Screen Dependency Can Damage Your Child’s Brain, Psychologists Warn

Screen Dependency Disorder (SDD) which is caused by prolonged use of mobile devices.


If you are a parent who has a habit of handing over a tablet or smartphone every time your child is bored or throws a tantrum, then you have to hear what experts have to say!

SmartParenting stated, “a myriad of symptoms, including insomnia, backache, weight gain or loss, eyesight problems, headaches, and poor nutrition as physical symptoms.” All of these symptoms are brought by Screen Dependency Disorder (SDD) which is caused by prolonged use of mobile devices.

Emotional symptoms such as anxiety, dishonesty, loneliness etc are also caused because of SDD.

Dr. Aric Sigman, psychologist and author of the mentioned research paper stated that Internet Addiction Disorder and SDD are very similar conditions.

According to him, screen addicts exhibit behaviors such as “withdrawal symptoms, increased tolerance (of screen use), failure to stop screen activities, loss of outside interests, continuation despite negative consequences, lying about the extent of use, and using the device to escape adverse moods.”

Past studies are proof that people with SDD have abnormalities of both grey and white matter in their brains, which consequently leads to damage to the brain.

Easier ways have been suggested by family development specialists to take the device away from your child. They also say that it is completely normal to be frightened if your children are unable to perform daily life routines without staying in touch with the screen.

Consultants suggest to monitor your child’s activity and report the routine to the doctor who will also have their own set of questions and tests for the child.

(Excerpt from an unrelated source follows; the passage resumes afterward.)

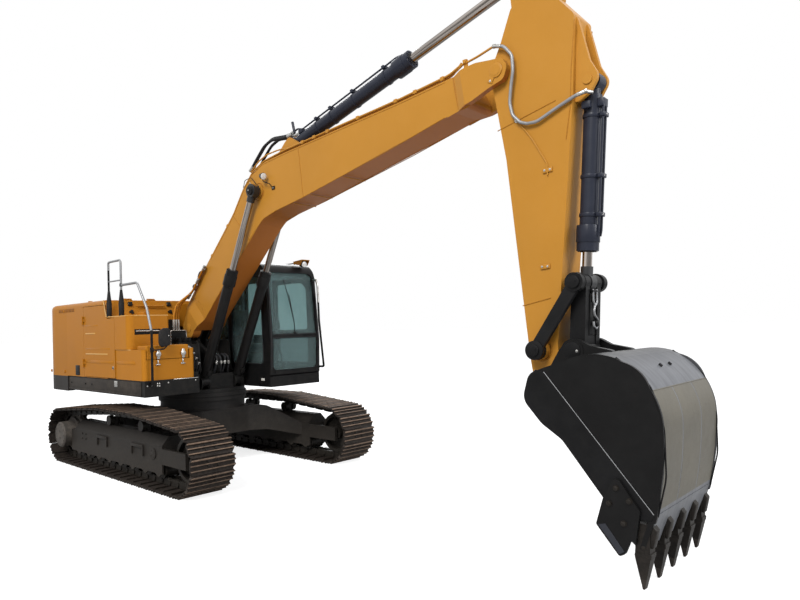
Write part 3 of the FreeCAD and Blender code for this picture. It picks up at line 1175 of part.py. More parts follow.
def h_link():
    """Cast link between the cylinder's pin and the bucket, two cheeks and a cross web."""
    top = ycyl(LINK_PIN, 70, *LINK_Y)
    foot = ycyl(BUCKET_LINK_PIN, 78, -LINK_Y[1], LINK_Y[1])
    span = distance(LINK_PIN, BUCKET_LINK_PIN)
    tx, tz = LINK_PIN
    bx, bz = BUCKET_LINK_PIN
    cheek = side_plate([(tx - 62, tz), (tx + 62, tz), (bx + 66, bz), (bx - 66, bz)], LINK_Y[0] + 8,
                       LINK_Y[1] - 8)
    low = between(BUCKET_LINK_PIN, LINK_PIN, 0.5)
    web = side_plate([(low[0] - 55, low[1]), (low[0] + 55, low[1]), (bx + 60, bz), (bx - 60, bz)],
                     -LINK_Y[0] - 10, LINK_Y[0] + 10)
    hole = ycyl(LINK_PIN, LINK_SHAFT + RUN_CLEAR, -LINK_Y[1] - 1, LINK_Y[1] + 1)
    return fused(both_sides(top) + both_sides(cheek) + [foot, web]).cut(hole)


# ---------------------------------------------------------------- bucket
BUCKET_SIDE = 26.0
WRAPPER = 22.0
EAR_PLATE = (LINK_Y[1] + 22.0, LINK_Y[1] + 76.0)
LIP = (6690.0, 520.0)
LIP_EDGE = ((6575.0, 290.0), (6612.0, 290.0))
TOOTH_TIP = (6584.0, 2.0)


def wrapper_wire(inset):
    """Side view of the bucket's rolled plate, from under the hinge round to the lip."""
    points = [vec(5990 + inset * 0.4, 0, 1090), vec(5945 + inset, 0, 1440), vec(6080, 0, 1610 - inset),
              vec(6450, 0, 1628 - inset), vec(6765 - inset, 0, 1150), vec(6740 - inset, 0, 800),
              vec(LIP[0] - inset, 0, LIP[1])]
    first = Part.makeLine(points[0], points[1])
    second = Part.makeLine(points[1], points[2])
    third = Part.Arc(points[2], vec(6290, 0, 1655 - inset), points[3]).toShape()
    fourth = Part.Arc(points[3], vec(6672 - inset * 0.7, 0, 1440 - inset * 0.7), points[4]).toShape()
    fifth = Part.Arc(points[4], points[5], points[6]).toShape()
    return [first, second, third, fourth, fifth]


def lip_plate(half):
    """Cutting edge that carries the teeth, across the bucket."""
    return side_plate([(LIP[0] + 8, LIP[1] + 20), (LIP[0] - 30, LIP[1] + 20), LIP_EDGE[0], LIP_EDGE[1]],
                      -half, half)


def bucket():
    """Rolled shell, side plates, lip, hinge ears and side cutters."""
    outer = wrapper_wire(0)
    inner = wrapper_wire(WRAPPER)
    start = Part.makeLine(inner[0].Vertexes[0].Point, outer[0].Vertexes[0].Point)
    end = Part.makeLine(outer[-1].Vertexes[-1].Point, inner[-1].Vertexes[-1].Point)
    ring = Part.Wire(Part.__sortEdges__(outer + [end] + inner + [start]))
    face = Part.Face(ring)
    face.translate(vec(0, -BUCKET_HALF + 4, 0))
    shell = face.extrude(vec(0, 2 * BUCKET_HALF - 8, 0))
    bx, bz = ARM_TIP
    side = side_plate([(5760, 1500, 110), (5700, 1290, 120), (5858, 1109, 200), (6024, 998, 150),
                       (6335, 600), (6560, 300, 20), (6640, 330, 20), (6700, 520), (6750, 820, 500),
                       (6775, 1150, 600), (6640, 1560, 260), (6290, 1665, 500), (6020, 1590, 200)],
                      BUCKET_HALF - BUCKET_SIDE, BUCKET_HALF)
    lip = lip_plate(BUCKET_HALF - 2)
    lx, lz = BUCKET_LINK_PIN
    ear = side_plate([(bx - 118, bz + 10, 110), (bx - 10, bz - 118, 110), (bx + 130, bz - 70, 60),
                      (5985, 1110, 30), (6060, 1400), (6330, 1655, 40), (lx + 150, lz + 40, 60),
                      (lx + 20, lz + 112, 100), (lx - 108, lz + 20, 100)], *EAR_PLATE)
    arm_boss = ycyl(ARM_TIP, 105, EAR_PLATE[0] + MOVE_CLEAR, EAR_PLATE[1] + 5)
    link_boss = ycyl(BUCKET_LINK_PIN, 95, EAR_PLATE[0] + MOVE_CLEAR, EAR_PLATE[1] + 5)
    pin = ycyl(ARM_TIP, BUCKET_PIN, -EAR_PLATE[1] - 20, EAR_PLATE[1] + 20)
    cutter = side_plate([(6342, 622), (6281, 418, 20), (6445, 215, 20), (6486, 240, 20), (6529, 345),
                         (6560, 320), (6600, 560, 30), (6440, 790, 30)], BUCKET_HALF - 2, BUCKET_HALF + 30)
    side = side.cut(box(6480, 6700, 0, BUCKET_HALF + 1, 200, 486))
    parts = [shell, lip, pin]
    for piece in (side, ear, arm_boss, link_boss, cutter):
        parts += both_sides(piece)
    return fused(parts)


TOOTH_COUNT = 5
TOOTH_HALF = 48.0
TOOTH_SPAN = BUCKET_HALF - 3 - TOOTH_HALF   # from the middle to an outer tooth


def bucket_teeth():
    teeth = []
    for index in range(TOOTH_COUNT):
        y = TOOTH_SPAN * (2 * index / (TOOTH_COUNT - 1) - 1)
        body = side_plate([(6650, 470), (6560, 470, 10), (6540, 230, 20), (TOOTH_TIP[0] - 6, TOOTH_TIP[1]),
                           (TOOTH_TIP[0] + 8, TOOTH_TIP[1]), (6645, 220, 30)], y - TOOTH_HALF,
                          y + TOOTH_HALF)
        taper = [(TOOTH_HALF, 230), (TOOTH_HALF, 480)]
        wedge = front_plate([(y - a, z) for a, z in taper[::-1]] + [(y - 26, 0), (y + 26, 0)]
                            + [(y + a, z) for a, z in taper], 6400, 6800)
        teeth.append(body.common(wedge))
    slot = lip_plate(BUCKET_HALF)
    return Part.makeCompound([tooth.cut(slot) for tooth in teeth])


def build_equipment():
    save("boom", boom())
    boom_cylinders()
    arm_cylinder()
    save("arm", arm())
    bucket_cylinder()
    save("rocker_links", rocker_links())
    save("bucket_link", h_link())
    save("bucket", bucket())
    save("bucket_teeth", bucket_teeth())


os.makedirs("parts", exist_ok=True)
build_undercarriage()
build_upper()
build_cab()
build_equipment()
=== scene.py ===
import json
import math

import bpy
from mathutils import Matrix, Vector


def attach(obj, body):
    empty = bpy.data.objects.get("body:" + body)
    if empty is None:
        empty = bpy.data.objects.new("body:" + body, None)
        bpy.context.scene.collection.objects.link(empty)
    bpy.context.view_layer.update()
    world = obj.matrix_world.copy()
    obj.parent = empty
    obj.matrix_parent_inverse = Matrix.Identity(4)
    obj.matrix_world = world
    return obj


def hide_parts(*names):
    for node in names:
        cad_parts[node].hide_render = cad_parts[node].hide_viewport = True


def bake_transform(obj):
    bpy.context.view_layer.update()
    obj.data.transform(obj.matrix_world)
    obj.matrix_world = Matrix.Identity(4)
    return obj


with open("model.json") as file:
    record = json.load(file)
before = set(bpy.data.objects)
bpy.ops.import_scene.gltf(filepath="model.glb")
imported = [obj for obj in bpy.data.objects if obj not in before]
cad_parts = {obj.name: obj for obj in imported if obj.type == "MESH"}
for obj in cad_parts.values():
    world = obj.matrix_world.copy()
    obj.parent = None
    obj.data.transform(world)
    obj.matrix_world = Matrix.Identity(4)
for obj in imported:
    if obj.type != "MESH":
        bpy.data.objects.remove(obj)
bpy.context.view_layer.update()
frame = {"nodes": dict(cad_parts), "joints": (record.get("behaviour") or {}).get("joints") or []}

nodes = frame["nodes"]
pivot = {joint["name"]: Vector(joint["pos_m"]) for joint in frame["joints"] if "pos_m" in joint}


# ---------------------------------------------------------------- floor, light and camera
# A plain pale floor, a broad soft lamp high on the camera's side, a weaker one opposite and an
# even grey surround.  The camera stands low beside the bucket and looks back along the machine.
swing_axis = pivot["swing"].x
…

Claudette Avelino-Tandoc, a Family Life and Child Development Specialist said, “Parents are dealing with 21st-century learners, what we call ‘digital natives.’ They should allow their kids to manipulate these tools. However, balance is the keyword.”

For a healthy life, children ages 2 to 5 should have a maximum of one hour screen time per day. Babies younger than 18 months should not be allowed screen time at all. For school-aged children and adolescents, the idea is to balance media use with other healthy behaviors.